Oral-Formulaic Theory: Annotated Bibliography

Aldo Ricci. "The Chronology of Anglo-Saxon Poetry." Review of English Studies, 5:259-69.

Asserts that, substantial external evidence for the dates of most Anglo-Saxon poems being insufficient, "it has been found indispensible to turn to internal evidence, and see whether a study of the language, meter, style, etc., can lead to any useful conclusion, especially by comparison with the usage of such datable material_characters, glosses, certain inscriptions, the form of the names in Bede, etc._as we possess" (259) in order to establish an Anglo-Saxon poetic chronology.
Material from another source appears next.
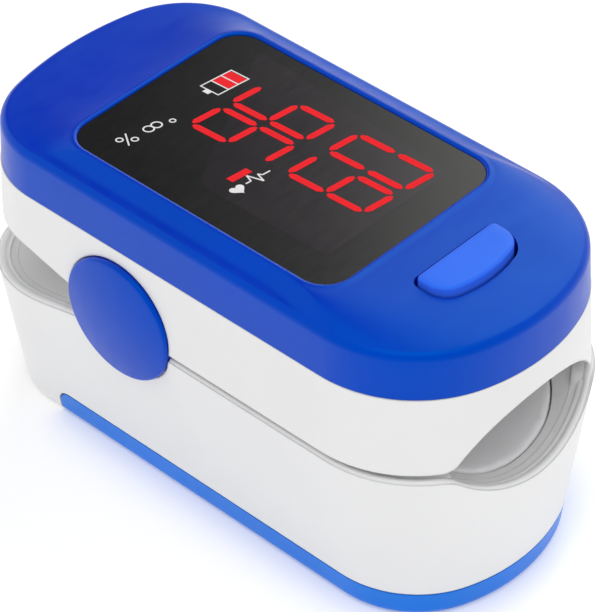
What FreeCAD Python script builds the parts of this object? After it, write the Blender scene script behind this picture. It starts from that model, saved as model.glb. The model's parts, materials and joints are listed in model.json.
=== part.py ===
"""Fingertip pulse oximeter: a spring clip of two hollow halves that turn on a side hinge.

Frame: +X is the width, the finger goes in at -Y, +Z is up, and the origin is the centre of
the flat underside. Lengths are in millimetres. The rounded plan shape of each half is drawn
once, at the parting line, and every other level is that shape drawn in by an inset.
"""
import FreeCAD, Part
import math
import os

import Sketcher

doc = FreeCAD.newDocument("PulseOximeter")

SIZES = {
    # Overall shape
    "body_length": 58.0,
    "side_room": 3.65,
    "front_corner": 11.5,
    "front_bow": 18.5,
    "rear_corner": 8.6,
    "rear_bow": 31.0,
    "upper_front_inset": 0.45,
    "upper_rear_inset": 1.95,
    "lower_draft": 0.13,
    "upper_draft": 0.04,
    "wall": 1.2,
    "base_round": 0.9,
    # Heights above the underside
    "rim_rise": 5.0,
    "parting_gap": 0.8,
    "upper_shell_rise": 8.7,
    "crease_rise": 4.3,
    "lip_depth": 0.2,
    "lip_rise": 5.6,
    # Finger opening at the front and pinch gap at the rear
    "dip_rise": 1.25,
    "dip_bow": 12.4,
    "dip_blend": 2.0,
    "arch_rise": 5.9,
    "arch_bow": 9.9,
    "arch_blend": 1.6,
    "opening_reach": 14.0,
    "rear_rim_rise": 1.55,
    "rear_edge_rise": 3.2,
    "ramp_start": 5.6,
    "upper_ramp_start": 8.4,
    "ramp_end": 18.6,
    "ramp_round": 9.0,
    # Hinge
    "hinge_back": 6.8,
    "hinge_rise": 1.35,
    "cap_radius": 5.95,
    "cap_edge": 0.85,
    "cap_dome": 0.55,
    "cap_inset": 0.55,
    "ear_radius": 4.7,
    "upper_ear_depth": 1.3,
    "ear_gap": 0.2,
    "lower_ear_depth": 1.1,
    "lower_ear_radius": 3.2,
    "lower_ear_foot": 6.0,
    "stud_radius": 1.2,
    "stud_reach": 1.7,
    # Clearances
    "running_clearance": 0.05,
    "moving_gap": 0.35,
    "seat_gap": 0.1,
    "joint_gap": 0.05,
    # Power button
    "button_back": -18.5,
    "button_front": -22.4,
    "button_width": 9.6,
    "button_rise": 6.0,
    "button_room": 0.15,
    "button_front_corner": 2.2,
    "button_back_corner": 0.6,
    "button_bow": 12.0,
    "button_flange": 0.7,
    "button_flange_depth": 0.5,
    "button_travel": 0.35,
    "button_gap": 0.3,
    "button_round": 0.3,
    # Screen and display
    "window_side_inset": 3.55,
    "window_length": 30.3,
    "window_back": 15.95,
    "window_corner": 2.6,
    "straight_bow": 580.0,
    "window_depth": 1.0,
    "window_ledge": 0.9,
    "lip_width": 0.6,
    "roof_depth": 1.1,
    "module_side_inset": 3.0,
    "module_length": 21.6,
    "module_middle": 0.4,
    # Boards
    "board_rise": 1.5,
    "board_depth": 1.0,
    "board_gap": 0.5,
    "chip_size": 6.0,
    "chip_depth": 0.9,
    "chip_back": 14.5,
    "switch_size": 4.4,
    "switch_depth": 0.9,
    "plunger_radius": 1.1,
    # Finger side
    "bay_gap": 0.55,
    "arch_cover": 1.5,
    "seat_drop": 0.65,
    "pad_front_inset": 3.1,
    "pad_side_inset": 4.95,
    "pad_back": 2.8,
    "pad_back_corner": 2.85,
    "sensor_back": -8.0,
    "sensor_window_radius": 3.2,
    "sensor_window_depth": 0.65,
    "sensor_size": 3.0,
    "sensor_hole_radius": 2.3,
    "sensor_board_width": 4.6,
    "sensor_board_length": 9.0,
    "sensor_board_depth": 0.7,
    "bay_inset": 0.3,
    # Battery bay
    "cell_radius": 5.15,
    "cell_length": 43.3,
    "cell_nub_radius": 1.9,
    "cell_nub_length": 0.9,
    "cell_gap": 0.2,
    "cell_reach": 21.8,
    "cell_lift": 0.35,
    "dimple_radius": 1.3,
    "contact_size": 5.4,
    "contact_depth": 0.3,
    "contact_spring_radius": 2.6,
    "contact_spring_tip": 1.55,
    "contact_spring_turns": 2.5,
    "contact_wire": 0.22,
    # Battery cover
    "cover_height": 2.84,
    "cover_back": 17.6,
    "cover_floor": 1.2,
    "cover_tongue": 3.0,
    "cover_tongue_width": 4.4,
    "cover_round": 1.5,
    "grip_start": -14.5,
    "grip_pitch": 1.6,
    "grip_width": 0.8,
    "grip_depth": 0.35,
    "grip_reach": 5.0,
    "rail_inset": 1.05,
    "rail_width": 0.55,
    "rail_reach": 0.75,
    "rail_length": 24.0,
    "lip_reach": 1.15,
    # Screws
    "screw_radius": 0.7,
    "screw_head_radius": 1.4,
    "screw_head_depth": 0.9,
    "screw_recess_radius": 0.5,
    "front_head_height": 2.55,
    "post_radius": 1.4,
    "screw_side_inset": 3.45,
    "upper_screw_front": -12.5,
    "upper_screw_back": 17.5,
    "lower_screw_front": -23.4,
    "post_gap": 0.1,
    # Hinge springs
    "hinge_spring_radius": 2.0,
    "hinge_spring_wire": 0.25,
    "hinge_spring_turns": 2.0,
    "hinge_spring_leg": 2.6,
    # Sensor lead
    "lead_width": 2.4,
    "lead_depth": 0.3,
    "lead_slot_half": 0.9,
}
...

Offers three caveats in the application of the chronological tests of Morbach (1906) and Richter (1910): 1. "that the language of poetry is more archaic than that of prose" 2. that it is doubtful that "all the complicated rules elaborated by modern scholarship were strictly adhered to by all poets of all times" and 3. that with respect to short poems, meter is "not decisive" since "short poems furnish too few data to go upon" (259). Concludes that charms, gnomes, elegies, and epics are "pre-Christian types" and that "in varying degrees, we may actually reconstruct, or at least infer the forms of the originals. This will then give us a first group of poems, that we may conveniently call heroic. It comes first logically and ultimately chronologically, but it is independent of the difficultuies raised by the dating of the actual MS forms of the poems" (265-66).